- _Stated exercise_: Extract, unchanged, every line from the top of the material below through the line with "# Lengths are", and no more.

- _Information provided_:
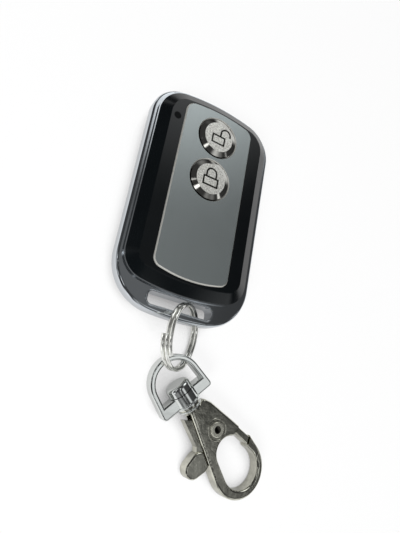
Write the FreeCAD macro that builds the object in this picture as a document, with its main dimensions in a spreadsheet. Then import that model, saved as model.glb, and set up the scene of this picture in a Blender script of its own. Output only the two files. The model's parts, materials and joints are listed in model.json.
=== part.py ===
import FreeCAD, Part
import math
import os

import Sketcher

# Two-button gate remote control with its split ring and swivel clasp.
# The remote lies on its back: +X runs across it, +Y towards the end with the
# buttons, +Z out of its face. The origin is the centre of the flat back face.
# Lengths are in millimetres and angles in degrees.

SIZES = (
    ("frame_level", 3.7, "back face to the lower edge of the plated frame"),
    ("frame_height", 3.5, "side wall of the plated frame"),
    ("frame_half_width", 18.55, "frame, middle to side"),
    ("frame_top", 30.35, "frame, origin to its top end"),
    ("frame_bottom", 32.0, "frame, origin to its ring end"),
    ("frame_top_lean", 10.8, "half the turn of the bulge at its top end"),
    ("frame_bottom_lean", 6.0, "half the turn of the bulge at its ring end"),
    ("frame_top_corner", 9.2, "corner radius at the top end"),
    ("frame_bottom_corner", 12.3, "corner radius at the ring end"),
    ("frame_round", 0.8, "rounding of the frame's outer edges"),
    ("lip_height", 0.7, "lip round the front cover, above the shelf"),
    ("lip_width", 0.3, "lip round the front cover, past the cover"),
    ("cover_half_width", 16.8, "foot of either cover, middle to side"),
    ("cover_top", 29.2, "foot of either cover, origin to its top end"),
    ("cover_bottom", 26.0, "foot of either cover, origin to its ring end"),
    ("cover_top_lean", 10.5, "half the turn of the bulge at its top end"),
    ("cover_bottom_lean", 11.5, "half the turn of the bulge at its ring end"),
    ("cover_top_corner", 8.0, "corner radius of the cover's top end"),
    ("cover_bottom_corner", 6.4, "corner radius of the cover's ring end"),
    ("cover_rise", 1.85, "frame lip to the flat top of the front cover"),
    ("face_inset", 2.7, "slope of the front cover, foot to flat top"),
    ("cover_edge", 0.15, "upright edge of either cover at its foot"),
    ("face_round", 0.35, "rounding of the flat top's edge"),
    ("back_inset", 3.2, "slope of the back cover, foot to flat back"),
    ("back_round", 0.8, "rounding of the flat back's edge"),
    ("opening_inset", 1.2, "cover foot to the frame's opening"),
    ("skirt_clearance", 0.1, "frame's opening to the covers' skirts"),
    ("seam_gap", 0.1, "gap between the two skirts"),
    ("shell_wall", 1.1, "wall of the covers"),
    ("roof", 1.35, "flat top to the front cover's ceiling"),
    ("floor", 1.2, "back face to the back cover's floor"),
    ("floor_inset", 1.2, "slope of the back cover's inner wall"),
    ("plate_half_width", 10.35, "face plate, middle to side"),
    ("plate_top", 26.2, "face plate, origin to its top end"),
    ("plate_bottom", 22.55, "face plate, origin to its ring end"),
    ("plate_top_lean", 10.6, "half the turn of the bulge at its top end"),
    ("plate_bottom_lean", 14.8, "half the turn of the bulge at its ring end"),
    ("plate_top_corner", 2.9, "corner radius of the plate, top end"),
    ("plate_bottom_corner", 2.45, "corner radius of the plate, ring end"),
    ("plate_thickness", 0.6, "face plate"),
    ("plate_recess", 0.25, "depth of the plate's seat in the cover"),
    ("plate_clearance", 0.08, "face plate to the edge of its seat"),
    ("plate_bevel", 0.3, "bright bevel round the plate"),
    ("unlock_y", 18.3, "centre of the upper button"),
    ("lock_y", 5.5, "centre of the lower button"),
    ("hole_radius", 5.75, "button holes in plate and cover"),
    ("hole_bevel", 0.2, "bright bevel round each button hole"),
    ("button_clearance", 0.25, "button to its hole"),
    ("button_proud", 0.6, "button's top above the plate"),
    ("button_bevel", 1.3, "width of the button's polished bevel"),
    ("button_flange", 0.4, "how far the button's flange reaches past the hole"),
    ("button_flange_thickness", 0.5, "flange that holds the button in"),
    ("button_play", 0.05, "flange to the cover's ceiling"),
    ("button_wall", 1.2, "side wall and top of the button's cap"),
    ("button_stem", 1.5, "radius of the button's stem"),
    ("icon_depth", 0.15, "engraving on the buttons"),
    ("icon_line", 0.48, "line width of the engraving"),
    ("unlock_icon_width", 4.1, "open padlock's body, across"),
    ("lock_icon_width", 4.6, "closed padlock's body, across"),
    ("icon_height", 2.75, "padlock's body, along"),
    ("icon_drop", 0.8, "padlock's body below the button's centre"),
    ("shackle_radius", 1.4, "padlock's bow, middle of its line"),
    ("shackle_leg", 1.0, "straight legs of the padlock's bow"),
    ("board_level", 5.0, "back face to the circuit board"),
    ("board_thickness", 0.8, "circuit board"),
    ("board_clearance", 0.3, "circuit board to the covers' walls"),
    ("switch_width", 4.5, "tact switch, square"),
    ("switch_height", 1.2, "tact switch without its plunger"),
    ("plunger_height", 0.4, "switch plunger above its housing"),
    ("plunger_radius", 1.2, "switch plunger"),
    ("plunger_clearance", 0.06, "plunger to its well"),
    ("plunger_depth", 0.6, "plunger inside its well"),
    ("well_depth", 0.95, "well in the switch housing"),
    ("led_x", 12.3, "indicator window, left of the middle"),
    ("led_y", 19.45, "indicator window, along"),
    ("lens_radius", 1.0, "indicator window"),
    ("lens_clearance", 0.03, "lens to its hole"),
    ("lens_flange", 0.5, "lens flange past its hole"),
    ("lens_flange_thickness", 0.5, "lens flange"),
    ("lens_length", 1.0, "lens below its flange"),
    ("led_width", 1.6, "indicator lamp, across"),
    ("led_height", 0.7, "indicator lamp, tall"),
    ("screw_x", 11.2, "cover screws, middle to side"),
    ("screw_upper_y", 11.9, "upper pair of cover screws"),
    ("screw_lower_y", 17.8, "lower pair of cover screws, towards the ring"),
    ("screw_radius", 0.9, "cover screw's thread"),
    ("screw_clearance", 0.2, "screw to the holes that it passes"),
    ("thread_clearance", 0.02, "screw to the hole that holds it"),
    ("screw_head_radius", 1.7, "cover screw's head"),
    ("screw_head_height", 1.0, "cover screw's head"),
    ("screw_sink", 0.9, "back face to the screw's head"),
    ("screw_length", 6.0, "thread below the head"),
    ("screw_slot", 0.45, "width of the driver cross in the head"),
    ("boss_radius", 1.9, "front cover's screw bosses"),
    ("back_boss_radius", 2.6, "back cover's screw bosses"),
    ("cell_radius", 10.0, "coin cell"),
    ("cell_thickness", 3.2, "coin cell"),
    ("cell_step", 0.6, "coin cell's smaller cap, in from its edge"),
    ("cell_y", 8.0, "coin cell, towards the ring from the origin"),
    ("contact_height", 0.3, "sprung contact between cell and board"),
    ("contact_radius", 3.0, "sprung contact between cell and board"),
    ("clip_thickness", 0.25, "battery clip's sheet"),
    ("clip_width", 6.0, "battery clip, along"),
    ("clip_clearance", 0.15, "battery clip's legs to the cell"),
    ("clip_foot", 1.6, "battery clip's soldered feet"),
    ("fence_length", 8.0, "ribs that centre the cell"),
    ("fence_thickness", 0.8, "ribs that centre the cell"),
    ("fence_height", 1.8, "ribs that centre the cell"),
    ("fence_clearance", 0.3, "ribs to the cell"),
    ("chip_length", 8.7, "encoder chip"),
    ("chip_width", 3.9, "encoder chip"),
    ("chip_height", 1.4, "encoder chip"),
    ("chip_x", 3.2, "encoder chip, right of the middle"),
    ("chip_y", 6.4, "encoder chip, towards the ring"),
    ("lead_pitch", 1.27, "chip's leads"),
    ("lead_width", 0.42, "chip's leads"),
    ("lead_length", 1.05, "chip's leads"),
    ("lead_thickness", 0.25, "chip's leads"),
    ("resonator_length", 5.0, "radio resonator, across"),
    ("resonator_width", 3.5, "radio resonator, along"),
    ("resonator_height", 1.4, "radio resonator"),
    ("resonator_x", 7.6, "radio resonator, left of the middle"),
    ("resonator_y", 4.6, "radio resonator, towards the ring"),
    ("transistor_length", 2.9, "radio transistor"),
    ("transistor_width", 1.3, "radio transistor"),
    ("transistor_height", 1.0, "radio transistor"),
    ("transistor_y", 10.0, "radio transistor, towards the ring"),
    ("passive_length", 1.6, "chip resistors and capacitors"),
    ("passive_width", 0.8, "chip resistors and capacitors"),
    ("passive_height", 0.5, "chip resistors and capacitors"),
    ("antenna_half_width", 8.4, "printed loop, middle to side"),
    ("antenna_start", 12.4, "printed loop's open end, towards the ring"),
    ("antenna_end", 20.4, "printed loop's closed end, towards the ring"),
    ("antenna_trace", 1.0, "width of the printed loop"),
    ("antenna_thickness", 0.07, "copper of the printed loop"),
    ("slot_half_length", 8.7, "key slot, middle to end"),
    ("slot_centre", 28.35, "key slot, towards the ring"),
    ("slot_width", 3.1, "key slot"),
    ("slot_corner", 1.1, "corner radius of the key slot"),
    ("bead_width", 0.4, "raised rim round the key slot"),
    ("bead_height", 0.3, "raised rim round the key slot"),
    ("ring_wire", 0.95, "split ring's wire"),
    ("ring_radius", 7.83, "split ring, to the middle of its wire"),
    ("ring_gap", 0.06, "gap between the ring's turns"),
    ("ring_turns", 2.1, "split ring's turns"),
    ("ring_x", 2.35, "ring's centre, right of the middle"),
    ("ring_reach", 6.83, "slot to the ring's centre"),
    ("ring_lift", 2.43, "frame's lower edge to the ring's centre"),
    ("ring_tilt", 41.2, "ring's axis, from upright"),
    ("ring_heading", -4.8, "ring's axis, about upright"),
    ("ring_spin", 192.0, "where the ring's wire starts"),
    ("hang_slack", 0.19, "ring's wire to the eye's bow, where it hangs"),
    ("hang_heading", -109.03, "ring's centre to where the eye hangs, about upright"),
    ("hang_pitch", 12.96, "ring's centre to where the eye hangs, downwards"),
    ("clasp_heading", -41.1, "clasp's axis, about upright"),
    ("clasp_pitch", 3.7, "clasp's axis, hook end down"),
    ("eye_roll", 7.0, "swivel eye, about the clasp's axis"),
    ("eye_radius", 6.7, "swivel eye's bow, outside"),
    ("eye_reach", 5.8, "foot of the eye to the bow's centre"),
    ("eye_half_width", 7.4, "foot of the eye, middle to side"),
    ("eye_bar", 1.4, "width of the eye's bow"),
    ("eye_base", 3.0, "width of the eye's foot"),
    ("eye_thickness", 3.2, "swivel eye"),
    ("eye_round", 0.45, "rounding of the eye's edges"),
    ("eye_corner", 0.9, "rounding of the foot's outer corners"),
    ("barrel_radius", 3.2, "eye's barrel round the post"),
    ("barrel_overhang", 0.35, "barrel past the foot, hook side"),
    ("post_radius", 1.25, "swivel post"),
    ("post_clearance", 0.07, "swivel post to the barrel"),
    ("post_seat", 1.5, "swivel post inside the clasp's neck"),
    ("seat_clearance", 0.02, "swivel post to the neck"),
    ("head_radius", 3.1, "swivel post's head"),
    ("head_length", 2.3, "swivel post's head"),
    ("head_round", 0.95, "rounding of the head"),
    ("swivel_play", 0.15, "barrel to the head and to the collar"),
    ("collar_radius", 2.8, "clasp's collar"),
    ("collar_length", 1.4, "clasp's collar"),
    ("clasp_thickness", 3.6, "clasp"),
    ("clasp_round", 0.7, "rounding of the clasp's outer edges"),
    ("clasp_corner", 0.8, "rounding of the plate's corners"),
    ("neck_x", 1.7, "foot of the eye to the plate's straight end"),
    ("neck_left", 1.3, "straight end of the plate, left of the axis"),
    ("neck_right", 3.6, "straight end of the plate, right of the axis"),
    ("neck_flare", 1.9, "straight end to the plate's widest neck, along"),
    ("neck_spread", 1.1, "straight end to the plate's widest neck, across"),
    ("shoulder_x", 17.6, "foot of the eye to the shoulder's centre"),
    ("shoulder_y", 5.0, "shoulder's centre, off the axis"),
    ("shoulder_radius", 4.0, "shoulder of the hook, outside"),
    ("hook_x", 21.4, "foot of the eye to the hook's centre"),
    ("hook_y", 1.7, "hook's centre, off the axis"),
    ("hook_wall", 2.3, "hook, outside to its opening's wide end"),
    ("mouth_x", 21.8, "foot of the eye to the opening's wide end"),
    ("mouth_y", 2.1, "opening's wide end, off the axis"),
    ("mouth_radius", 5.1, "wide end of the hook's opening"),
    ("throat_x", 16.9, "foot of the eye to the opening's narrow end"),
    ("throat_y", 1.9, "opening's narrow end, off the axis"),
    ("throat_radius", 4.0, "narrow end of the hook's opening"),
    ("mouth_round", 0.6, "rounding of the opening's edges"),
    ("pivot_x", 9.75, "foot of the eye to the trigger's pivot"),
    ("pivot_y", 2.0, "trigger's pivot, off the axis"),
    ("gate_reach", 10.25, "pivot to the end face of the gate"),
    ("gate_angle", 34.5, "direction of the gate from the pivot"),
    ("gate_gap", 0.22, "gate to the hook's tip"),
    ("slit_width", 2.2, "slit that the trigger works in"),
    ("web_thickness", 2.0, "trigger inside the slit"),
    ("trigger_thickness", 3.2, "trigger's gate and thumb tab"),
    ("trigger_hub", 2.0, "trigger round its pivot"),
    ("thumb_ahead", 3.2, "pivot to the thumb tab, along"),
    ("thumb_root", 5.9, "thumb tab's root, left of the axis"),
    ("thumb_end", 8.1, "thumb tab's end, left of the axis"),
    ("thumb_radius", 2.55, "thumb tab at its root"),
    ("thumb_end_radius", 2.2, "thumb tab at its end"),
    ("thumb_round", 0.5, "rounding of the trigger's edges"),
    ("rivet_radius", 1.2, "trigger's rivet"),
    ("rivet_bore", 0.9, "hollow of the rivet"),
    ("rivet_rim", 1.85, "rolled rim of the rivet"),
    ("rivet_rim_height", 0.35, "rolled rim of the rivet"),
    ("rivet_floor", 0.9, "closed end of the rivet"),
    ("rivet_clearance", 0.05, "rivet to the trigger"),
    ("spring_wire", 0.25, "trigger's coil spring"),
    ("spring_radius", 0.8, "trigger's coil spring, to the middle of its wire"),
    ("spring_turns", 5.0, "trigger's coil spring"),
    ("spring_behind", 4.15, "pivot to the spring, along"),
    ("spring_foot", 1.45, "fixed end of the spring, off the axis"),
    ("spring_length", 2.9, "trigger's coil spring"),
)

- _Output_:
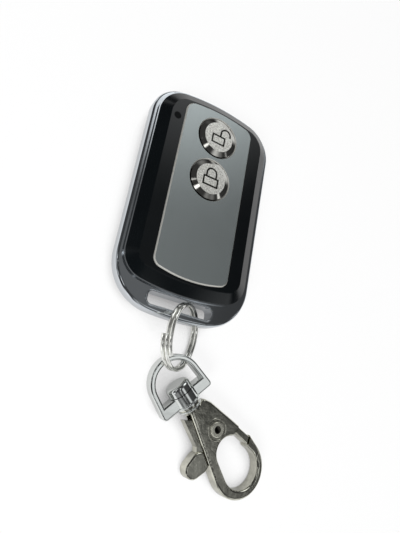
Write the FreeCAD macro that builds the object in this picture as a document, with its main dimensions in a spreadsheet. Then import that model, saved as model.glb, and set up the scene of this picture in a Blender script of its own. Output only the two files. The model's parts, materials and joints are listed in model.json.
=== part.py ===
import FreeCAD, Part
import math
import os

import Sketcher

# Two-button gate remote control with its split ring and swivel clasp.
# The remote lies on its back: +X runs across it, +Y towards the end with the
# buttons, +Z out of its face. The origin is the centre of the flat back face.
# Lengths are in millimetres and angles in degrees.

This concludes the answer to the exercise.